The propulsion system was the critical factor affecting the speed and the range of the torpedo. The Soviet Type 53 steam-powered torpedo was powered by a reciprocating engine and the cylinder of the engine had to sustain tremendous pressure. The only way to build cylinders that meet the requirement was to use a brand-new method to cast a newly developed copper alloy, which took the joint effort of a total of 40 enterprises with more than several dozen attempts until they were successful. The depth controls of the torpedo proved to be another problem and it took 30 days continuous work and 54 failures before the Chinese had finally master the heat treatment process of the depth controls.

During the development, senior workers on the production line with great experience had contributed as much as technicians and engineers. For example, Mr. Zhao Zhongfa (赵忠发) made critical inputs that were instrumental in successful production techniques.

By the third quarter of 1964, all eight major subsystems of the propulsion systems were completed, so were the directional and depth control systems. By the fourth quarter of 1964, all 18 individual components and subsystems had been successfully developed by No. 50 Factory of the 705th Institute, half a year ahead of schedule.

Capitalizing on the success, Luo Chuanli (骆传骊) of the 705th Institute led a team of researchers to Pinyang Machinery Factory (平阳机械厂) in Houma, Shanxi, to assist the general design engineer Li Fengku (李风库) and his team of the factory to speed up the next stage of the development. In the meantime, 705th Institute and East Wind Instrumentation Factory (东风仪表厂) in Xi'an jointly developed the gyroscope for the torpedo.

In 1965, the first sample was built and subsequently, over 100 samples were tested, but due to the rudimentary testing range at the time, it was difficult to evaluate the performance of the torpedoes based on the very limited test data, and further tests were required. What was revealed by the end of the test in March 1966, however, was that there were three confirmed problems: the torpedo engine would sometimes stop when traveling at 2 metres depth, efficiency of the propulsion system was not as stable as desired, and the torpedo traveled too deep.

In March 1970, additional tests begun at different places, including Lushun, Zhoushan, and Qinghai, and lasted 18 months, over 500 times and using 104 samples. The 18-month-long trial tested a total of 28 designs and finally solved all of the existing problems.

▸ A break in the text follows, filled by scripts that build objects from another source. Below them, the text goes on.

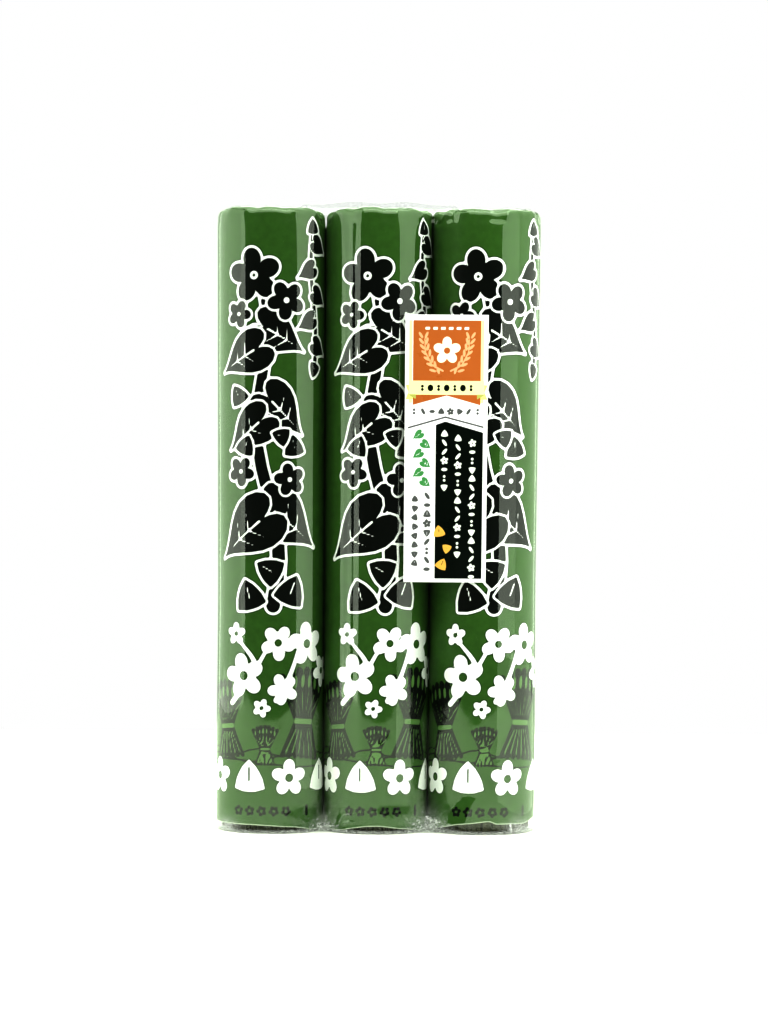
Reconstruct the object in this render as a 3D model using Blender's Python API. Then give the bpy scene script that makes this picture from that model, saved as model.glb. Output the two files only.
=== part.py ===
"""Dried soba noodles: three paper-wrapped bundles in one clear film pack with a sticker.

Metres, +Z up. The pack stands on its lower end, with its printed front towards -Y and the
bundles side by side along X. Every piece is drawn with straight sides, and narrowed
towards the foot at the end, as the stretched film pulls the whole pack in there.
"""
import math
import random

import bmesh
import bpy

# Noodles: flat-cut dried soba, all of one length
NOODLE_LENGTH = 0.190
NOODLE_WIDTH = 0.0013
NOODLE_THICKNESS = 0.0011
NOODLE_PITCH = 0.00150
END_UNEVENNESS = 0.0005
RIM_TURN = 25
RIM_UNEVENNESS = 0.2 * NOODLE_THICKNESS
RIM_SUNK = 0.4 * NOODLE_THICKNESS
INNER_TURN = 0.5
INNER_CLEARANCE = 1.2 * NOODLE_WIDTH

# Rolls: a bundle and its paper
ROLL_NAMES = ("left", "middle", "right")
ROLL_PITCH = 0.0332
PAPER_RADIUS = 0.01645
PAPER_WALL = 0.0006
PAPER_FOLD = 0.0015
PAPER_TOP_WAVE = 0.0003
PLEATS = 12
PLEAT_HEIGHT = 0.0002

# Waves of the folded rim: share of the height, waves round the rim, and shift with the roll
RIM_WAVES = ((0.6, 2, 1), (0.4, 5, 2))

# The paper stops short of the noodles' lower ends, at its own height on each roll:
# lowest height of its edge above the floor, how far it rises, and where (degrees from the front)
PAPER_EDGES = {
    "left": (0.0026, 0.0002, 0.0),
    "middle": (0.0014, 0.0018, -3.0),
    "right": (0.0019, 0.0023, 14.0),
}
EDGE_SHARPNESS = 3

# Film: the clear bag, shrunk tight round the three rolls
FILM_WALL = 0.0004
VALLEY_DIP = 0.0040
VALLEY_SHARPNESS = 1.25
VALLEY_END_DIP = 0.0020
VALLEY_END_REACH = 0.016
FOOT_ROUNDING = 0.0009
FOOT_ROUNDING_HEIGHT = 0.0012
FOOT_BEND = (0.4, 0.3)
CAVITY_ROUNDING = 0.8 * FOOT_ROUNDING
TOP_ROUNDING = 0.0017
SEAM_LENGTH = 0.050
SEAM_HEIGHT = 0.0029
SEAM_DEPTH = 0.0014
SEAM_SLOT = 0.0006
SEAM_END_SHARE = 0.55
SEAM_RIPPLE = 0.12
SEAM_RIPPLES = 9

# Sticker on the film's front, across the valley between the middle and right rolls
LABEL_LEFT = 0.0084
LABEL_RIGHT = 0.0340
LABEL_FOOT = 0.0775
LABEL_TOP = 0.1593
LABEL_THICKNESS = 0.0003

# Gap that neighbouring pieces keep, and how far the foot is pulled in against the top
GAP = 0.0003
FOOT_SCALE = 0.973

# Facets
ROUND_SIDES = 48
CAP_STEPS = 12
FRONT_STEPS = 24
LABEL_STEPS = 12
VALLEY_STEPS = 4
BUMP_SPACING = 2.2 * NOODLE_PITCH
SEED = 11

# Heights and radii that follow
NOODLE_FOOT = FILM_WALL + GAP
NOODLE_TOP = NOODLE_FOOT + NOODLE_LENGTH
BUNDLE_RADIUS = PAPER_RADIUS - PAPER_WALL - GAP
PAPER_UNDERSIDE = NOODLE_TOP + GAP
PAPER_TOP = PAPER_UNDERSIDE + PAPER_WALL
FILM_INSIDE_TOP = PAPER_TOP + PAPER_TOP_WAVE + PLEAT_HEIGHT + GAP
FILM_TOP = FILM_INSIDE_TOP + FILM_WALL
CAVITY_RADIUS = PAPER_RADIUS + GAP
FILM_RADIUS = CAVITY_RADIUS + FILM_WALL


def width_scale(z):
    """How wide the pack is at height z, against its full width at the top."""
    return FOOT_SCALE + (1 - FOOT_SCALE) * z / FILM_TOP


def depth_shift():
    """Move along Y that centres the pack and its sticker over the origin."""
    front = (FILM_RADIUS + GAP + LABEL_THICKNESS) * width_scale(LABEL_TOP)
    back = FILM_RADIUS * width_scale(FILM_TOP - TOP_ROUNDING)
    return (front - back) / 2


def narrow_to_foot(mesh):
    """Pull a finished mesh in towards the foot, and centre it front to back."""
    shift = depth_shift()
    for vertex in mesh.vertices:
        scale = width_scale(vertex.co.z)
        vertex.co.x *= scale
        vertex.co.y = vertex.co.y * scale + shift


def make_material(name, colour, roughness, alpha=1.0):
    """A plain Principled material in the part's own colour."""
    material = bpy.data.materials.new(name)
    material.use_nodes = True
    shader = material.node_tree.nodes["Principled BSDF"]
    shader.inputs["Base Color"].default_value = (*colour, 1.0)
    shader.inputs["Roughness"].default_value = roughness
    shader.inputs["Metallic"].default_value = 0.0
    shader.inputs["Alpha"].default_value = alpha
    return material


def make_object(name, bm, collection=None):
    """An object at the origin from a bmesh, with its faces pointing out."""
    bmesh.ops.recalc_face_normals(bm, faces=bm.faces)
    mesh = bpy.data.meshes.new(name)
    bm.to_mesh(mesh)
    bm.free()
    obj = bpy.data.objects.new(name, mesh)
    (collection or bpy.context.scene.collection).objects.link(obj)
    return obj


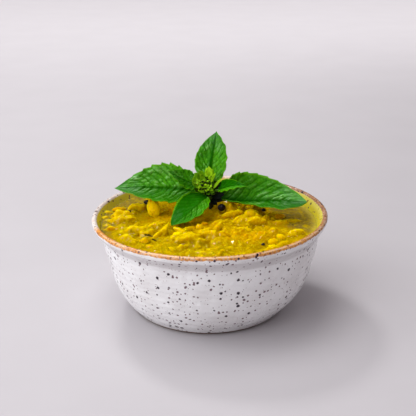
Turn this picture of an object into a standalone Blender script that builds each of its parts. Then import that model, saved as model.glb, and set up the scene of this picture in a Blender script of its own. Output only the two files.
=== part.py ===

However, the Chinese microelectronics industry was not capable to produce the passive acoustic homing guidance according to the original plan, but due to the urgent need, the original plan changed one last time with unguided version was pressed into service as Yu (鱼) -1 (in September 1971), while the passive acoustic homing guided version was named Yu-1 Jia (鱼-1甲), sometimes also known as Yu-1G, which would take years to complete.

In addition to being able to be launched from modern system, Yu-1 series torpedo can be directly launched from old torpedo tubes including World War II equipment without the need to make any modifications to the launching equipment and fire control systems. The importance of Yu-1 torpedo is that through the development program, China had established the indigenous torpedo manufacturing and developing capability.

==Modification==
Although the production of the newly built Yu-1 torpedoes has stopped long time ago, production continues in the form of upgrading the existing Yu-1 torpedoes in Chinese inventory, which numbered near 10,000. Yu-1 torpedoes have been modified in various stages, including incorporating ASW capability, so that the torpedo could no longer only be used for ASuW, but instead, can be used for both ASuW and ASW warfare. Another important modification was to incorporate Yu-1 torpedo as part of the CAPTOR mine type mine system. Upgrades with newer electronics had also been done. Incorporating active acoustic homing guidance was another upgrade.